SpaceX is preparing what could be the largest IPO in history at a potential $1.75 trillion valuation. Reports indicate up to 30% of shares could go to retail investors. Beyond the stock itself, the IPO is expected to pour liquidity into the entire space sector, potentially lifting related names across the board. Setting aside 10 to 15% of your space allocation for this event showed up as a common strategy among analysts.
Q4. How do I avoid buying at the top right after a big headline?

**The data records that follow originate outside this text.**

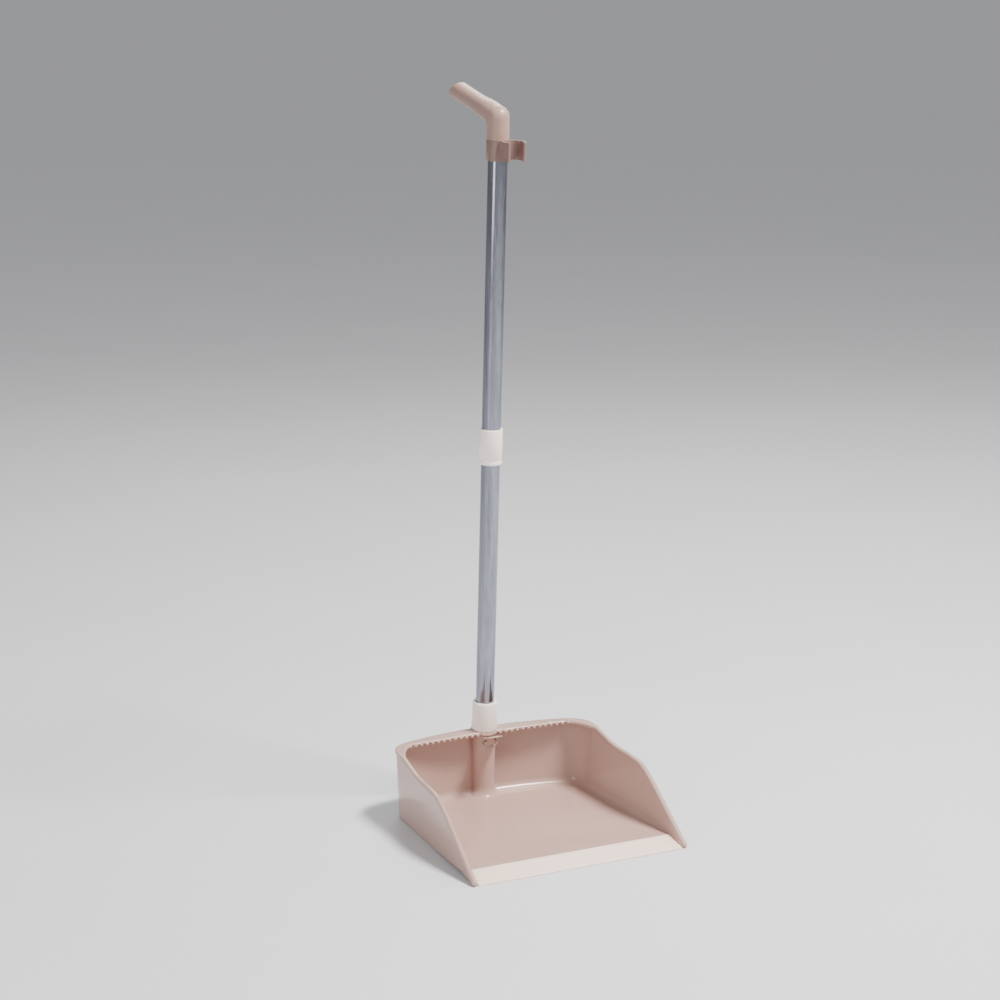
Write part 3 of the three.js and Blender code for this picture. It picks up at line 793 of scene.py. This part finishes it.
def moulded_plastic(name, deep, light, gloss):
    """Moulded plastic: faint flow marks in its colour, a fine orange-peel skin, light scuffing."""
    plastic = Finish(name, {"IOR": 1.49})
    flow = plastic.noise(9.0, 2.0)
    speck = plastic.noise(900.0, 2.0)
    peel = plastic.noise(420.0, 2.0)
    scuff = plastic.noise(60.0, 5.0, (1, 6, 1))
    tone = (flow * 0.75 + speck * 0.25).clamped(0, 1)
    return plastic.done({
        "Base Color": plastic.blend(tone, deep, light),
        "Roughness": (scuff * 0.16 + flow * 0.06 + (gloss - 0.1)).clamped(0.08, 0.9),
        "Normal": plastic.bump(peel, 0.16, 0.0002)})


def drawn_steel(name):
    """Polished tube with fine drawing lines along it and faint fingerprints."""
    steel = Finish(name, {"IOR": 2.5})
    lines = steel.noise(700.0, 3.0, (1, 1, 0.012), -LEAN)
    bands = steel.noise(160.0, 2.0, (1, 1, 0.006), -LEAN)
    smear = steel.noise(26.0, 4.0)
    tone = (lines * 0.5 + bands * 0.5).clamped(0, 1)
    return steel.done({
        "Base Color": steel.blend(tone, paint(66, 70, 84), paint(178, 181, 192)),
        "Metallic": (1.0 - lines * 0.06).clamped(0.9, 1.0),
        "Roughness": (lines * 0.12 + smear * 0.12 + 0.03).clamped(0.06, 0.4),
        "Normal": steel.bump(lines, 0.12, 0.0001)})


def soft_lip_finish(name):
    """Satin elastomer: finely grained, with faint lengthwise wipe marks."""
    satin = Finish(name, {"IOR": 1.45})
    grain = satin.noise(1500.0, 3.0)
    wipe = satin.noise(120.0, 4.0, (0.05, 1, 1))
    tone = (wipe * 0.7 + grain * 0.3).clamped(0, 1)
    return satin.done({
        "Base Color": satin.blend(tone, paint(240, 212, 197), paint(251, 230, 217)),
        "Roughness": (wipe * 0.18 + 0.34).clamped(0.2, 0.8),
        "Normal": satin.bump(grain * 0.5 + wipe * 0.5, 0.2, 0.0001)})


def floor_paint(name):
    """Pale matt paint, very slightly uneven."""
    matt = Finish(name, {"IOR": 1.4})
    tone = matt.noise(3.0, 2.0)
    return matt.done({"Base Color": matt.blend(tone, paint(214, 217, 222), paint(221, 223, 227)),
                      "Roughness": (tone * 0.1 + 0.5).clamped(0.3, 0.9)})


# ------------------------------------------------------------------ put together

TAUPE = moulded_plastic("taupe_polypropylene", paint(176, 146, 136), paint(190, 160, 149), 0.16)
DARK_TAUPE = moulded_plastic("dark_taupe_polypropylene", paint(150, 121, 111), paint(166, 137, 126), 0.36)
# Painted shade: the clip is the same dark taupe plastic as the grip, but its copy is made darker to stand
# in for the shade on it.
CLIP_PAINTED_SHADE_TAUPE = moulded_plastic("clip_taupe_painted_shade", paint(118, 92, 85), paint(134, 107, 99), 0.32)
WHITE = moulded_plastic("off_white_plastic", paint(252, 238, 230), paint(254, 247, 241), 0.3)
STEEL = drawn_steel("drawn_stainless_steel")
LIP = soft_lip_finish("soft_lip_satin")


def fit(piece, material, slot, body, *nodes):
    """Gives a finished piece its material and its place in the frame, and hides the parts it stands for;
    the slot is not used.
    """
    piece.data.materials.clear()
    piece.data.materials.append(material)
    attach(piece, body)
    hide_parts(*nodes)


fit(build_pan(), TAUPE, "taupe_plastic", "scoop", "pan")
fit(build_lip_strip(), LIP, "soft_lip", "scoop", "lip_strip")
fit(build_release_tab(), TAUPE, "taupe_plastic", "latch", "release_tab")
fit(build_lower_sleeve(), WHITE, "white_plastic", "lower_handle", "lower_sleeve")
fit(build_tube("lower_drawn_tube", SEAT_S + 3.6, COUPLING_MID - STOP_HALF - GAP), STEEL,
    "stainless_tube", "lower_handle", "lower_tube")
fit(build_coupling(), WHITE, "white_plastic", "lower_handle", "mid_coupling")
fit(build_tube("upper_drawn_tube", COUPLING_MID + STOP_HALF + GAP, TUBE_TOP_S), STEEL,
    "stainless_tube", "upper_handle", "upper_tube")
# The clip wears the darkened copy of the dark taupe, a painted shade.
fit(build_broom_clip(), CLIP_PAINTED_SHADE_TAUPE, "dark_taupe_plastic", "clip", "broom_clip")
fit(build_grip(), DARK_TAUPE, "dark_taupe_plastic", "upper_handle", "grip")

pin = frame["nodes"]["tab_pin"]
pin.data.materials.clear()
pin.data.materials.append(STEEL)


# ------------------------------------------------------------------ floor, lights and camera

def pale_floor():
    """A plain pale floor, far wider than any view of the pan."""
    bpy.ops.object.select_all(action="DESELECT")
    bpy.ops.mesh.primitive_plane_add(size=400)
    ground = bpy.context.object
    ground.name = ground.data.name = "studio_floor"
    ground.data.materials.append(floor_paint("studio_floor_paint"))


def area_light(name, place, target, size, watts, color):
    """A rectangular light that faces its target."""
    lamp = bpy.data.objects.new(name, bpy.data.lights.new(name, "AREA"))
    bpy.context.scene.collection.objects.link(lamp)
    lamp.data.shape, lamp.data.size, lamp.data.size_y = "RECTANGLE", size[0], size[1]
    lamp.data.energy, lamp.data.color = watts, color
    lamp.location = place
    lamp.rotation_mode = "QUATERNION"
    lamp.rotation_quaternion = (Vector(target) - Vector(place)).to_track_quat("-Z", "Y")


def studio():
    """A high key light in front, a tall soft one on the left, one behind, and pale air."""
    area_light("key", (0.85, -0.85, 2.45), (0, 0.03, 0.1), (0.8, 0.4), 165, (1.0, 0.95, 0.91))
    area_light("window", (-1.9, -0.95, 0.9), (0, 0.05, 0.5), (0.8, 1.5), 16, (1.0, 0.97, 0.95))
    area_light("back", (0.9, 1.7, 1.8), (0, 0, 0.3), (1.2, 0.6), 18, (1.0, 0.98, 0.96))
    world = bpy.data.worlds.new("studio_air")
    bpy.context.scene.world = world
    world.use_nodes = True
    background = world.node_tree.nodes["Background"]
    background.inputs["Color"].default_value = (0.92, 0.91, 0.92, 1)
    background.inputs["Strength"].default_value = 0.5


def camera():
    """Stands ahead of the pan and to its left, above the grip, and looks down at it."""
    right = Vector((math.cos(VIEW_TURN), math.sin(VIEW_TURN), 0))
    level = Vector((-math.sin(VIEW_TURN), math.cos(VIEW_TURN), 0))
    ahead = level * math.cos(VIEW_PITCH) - Vector((0, 0, math.sin(VIEW_PITCH)))
    down = ahead.cross(right)
    across = math.cos(VIEW_ROLL) * right - math.sin(VIEW_ROLL) * down
    below = math.sin(VIEW_ROLL) * right + math.cos(VIEW_ROLL) * down
    place = LIP_MIDDLE - across * LIP_TO_RIGHT - below * LIP_BELOW - ahead * LIP_AHEAD
    eye = bpy.data.objects.new("camera", bpy.data.cameras.new("camera"))
    bpy.context.scene.collection.objects.link(eye)
    axes = Matrix((across, -below, -ahead)).transposed()
    eye.matrix_world = Matrix.Translation(place) @ axes.to_4x4()
    eye.data.lens = LENS
    bpy.context.scene.camera = eye


pale_floor()
studio()
camera()
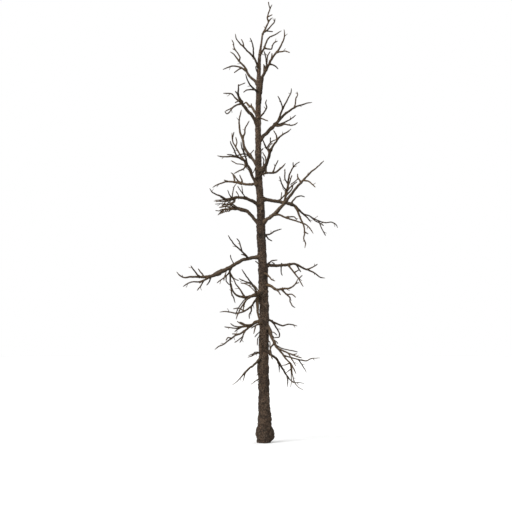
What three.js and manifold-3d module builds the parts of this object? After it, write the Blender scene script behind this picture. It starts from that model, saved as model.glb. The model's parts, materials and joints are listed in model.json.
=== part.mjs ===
// A dead conifer, standing bare: one slender trunk, its boughs, and the dead twigs that they end in.
// Millimetres, +Z up. The origin is the middle of the flat cut at ground level.
// X runs across the crown and Y through it, so a limb's heading is told in the XZ plane
// (0 right, 90 up, 180 left, 270 down) and its depth is how far it swings back (+) or forward (-).

import * as THREE from "three";
import Module from "manifold-3d";

const wasm = await Module();
wasm.setup();

// ---------------------------------------------------------------- driving dimensions

const METRE = 1000;
const SEAT_GAP = 0.35;            // each limb stands this far off the limb that carries it
const CLEARANCE = 5;              // and this far at least off every other limb

// The trunk: height, lean to the right, and radius, all in metres.
const TRUNK = [
  [0.0, 0.0, 0.17], [0.35, 0.006, 0.17], [0.7, 0.014, 0.17], [1.0, 0.004, 0.152],
  [1.5, -0.002, 0.145], [2.0, -0.01, 0.141], [2.6, -0.006, 0.133], [3.1, 0.006, 0.13],
  [3.6, 0.01, 0.123], [4.1, -0.018, 0.122], [4.8, -0.028, 0.121], [5.3, -0.055, 0.111],
  [6.0, -0.08, 0.106], [6.5, -0.088, 0.1], [7.0, -0.13, 0.093], [7.5, -0.152, 0.087],
  [8.2, -0.161, 0.079], [8.8, -0.161, 0.075], [9.3, -0.158, 0.066], [9.7, -0.152, 0.058],
  [10.2, -0.14, 0.052], [10.5, -0.13, 0.042], [10.7, -0.115, 0.034], [11.0, -0.07, 0.024],
  [11.22, -0.045, 0.017],
];
const TRUNK_SWAY = 0.03;          // the slow bend through the crown's depth
const SWAY_RATE = 0.8;            // radians of it for each metre of height
const SWAY_START = 3;             // the height up to which it builds
const TRUNK_SIDES = 15;
const TRUNK_RINGS = 32;
const RING_CROWDING = 1.35;       // over 1, the rings lie closer towards the foot

// The roots' shoulders round the foot: bearing in degrees, swell in metres, height of the swell.
const ROOT_SHOULDERS = [
  [2, 0.125, 0.13], [62, 0.085, 0.1], [118, 0.07, 0.16], [186, 0.075, 0.22],
  [236, 0.06, 0.12], [278, 0.11, 0.07], [330, 0.06, 0.16],
];
const SHOULDER_WIDTH = 24;        // degrees
const SHOULDER_RISE = 0.26;       // how far up a shoulder runs out
const SHOULDER_TUCK = 0.13;       // and how fast it draws in below, towards the cut

// Thickness, in millimetres.
const BARK = 8.5;                 // added all round to the radii in the tables of limbs
const COLLAR = 1.3;               // a limb's swelling where it leaves the trunk
const TIP_RADIUS = 10;
const FORK_RADIUS = 16.5;         // a fork's radius where it leaves, plus
const FORK_RADIUS_PER_METRE = 9;  // this much for each metre that it reaches
const FORK_SHARE = 0.85;          // and never more than this share of its parent
const TWIG_RADIUS = 8;
const TWIG_TIP_RADIUS = 6.5;
const SIDES = [[28, 6], [20, 5], [16.5, 4], [0, 3]];  // a limb over this radius has so many sides

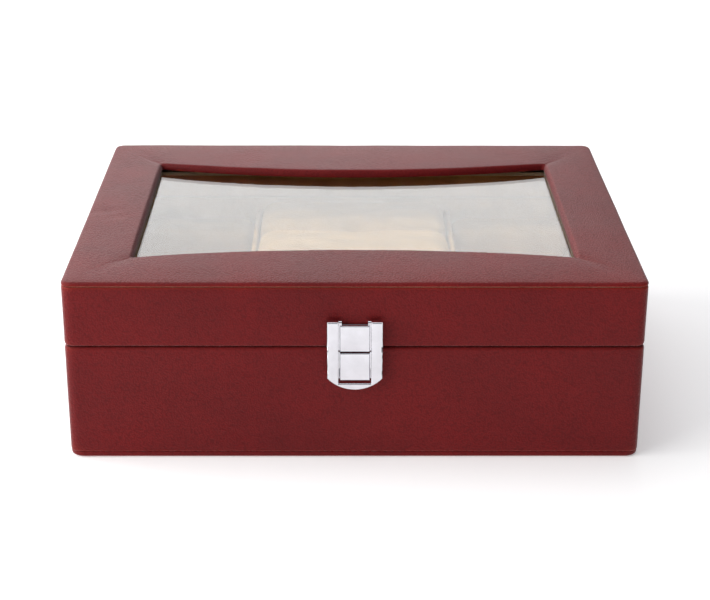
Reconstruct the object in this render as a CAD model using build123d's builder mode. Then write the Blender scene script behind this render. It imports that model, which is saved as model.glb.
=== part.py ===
"""A leather-covered glasses organizer.

A box with a padded, glass-windowed lid on two stop hinges and a drop-frame latch on the front.
Inside is a suede-lined tray: a cushioned centre lane and two open glasses lanes.
Millimetres, +Z up, front at -Y, origin at the centre of the underside."""

import os
from math import acos, cos, degrees, radians, sin, tan

from build123d import *

os.makedirs("parts", exist_ok=True)

# ---------------------------------------------------------------- driving dimensions
WIDTH, DEPTH = 250.0, 200.0          # outside of the leather
SEAM_Z = 52.4                        # joint between base and lid
LID_CREST_Z = 83.6                   # top of the lid's padding
CORNER_R = 6.0                       # upright outer corners
SKIN = 0.8                           # leather thickness
FIT = 0.3                            # clearance between pieces that only lie beside each other

BOTTOM_COVER = 2.4                   # leather-covered sheet under the base
FLOOR_BOARD = 2.6
WALL, LID_WALL = 8.2, 7.7            # lid boards are thinner, so they clear the base's lining lip
RIM_GAP = 0.5                        # open joint between the two leather rims
LINING = 2.0                         # suede-covered lining boards
FLOOR_LINING = 1.2
LIP_Z = 54.4                         # top of the base's lining, which stands above the rim

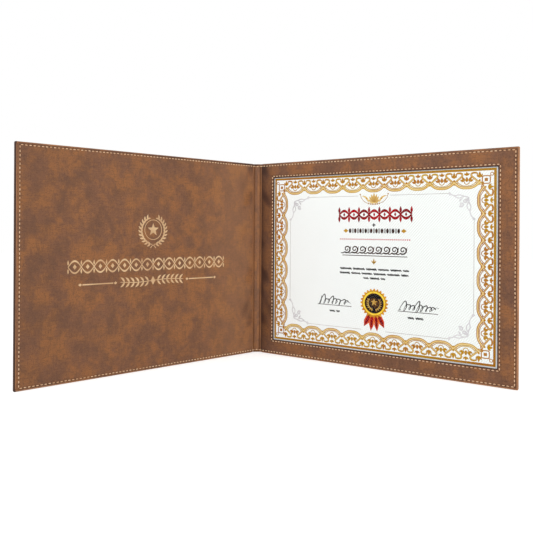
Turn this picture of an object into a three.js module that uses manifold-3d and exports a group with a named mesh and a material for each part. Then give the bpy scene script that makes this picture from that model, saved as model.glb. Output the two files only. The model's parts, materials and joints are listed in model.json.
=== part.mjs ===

The "buy the rumor, sell the news" pattern repeated consistently across every major Artemis milestone. Stocks rallied before each event and dipped afterward. Waiting 1 to 2 weeks after a major headline and buying during the post-news dip was the pattern that aligned with the strongest entries in the data. Setting mechanical buy points around the event calendar rather than reacting to headlines removes the emotional trap.
Q5. Which space stocks have the most growth potential over the next 3 years?
Rocket Lab grew revenue 38% in 2025 with a backlog surging 73%, but remains unprofitable with high volatility. Intuitive Machines holds a $4.8 billion NASA contract and operates lunar infrastructure. BWX Technologies is developing nuclear propulsion for deep space missions with revenue up 18% and backlog up 50%. Each carries different risk levels. The article lays out a tier system to match these to your personal risk tolerance rather than chasing the hottest name.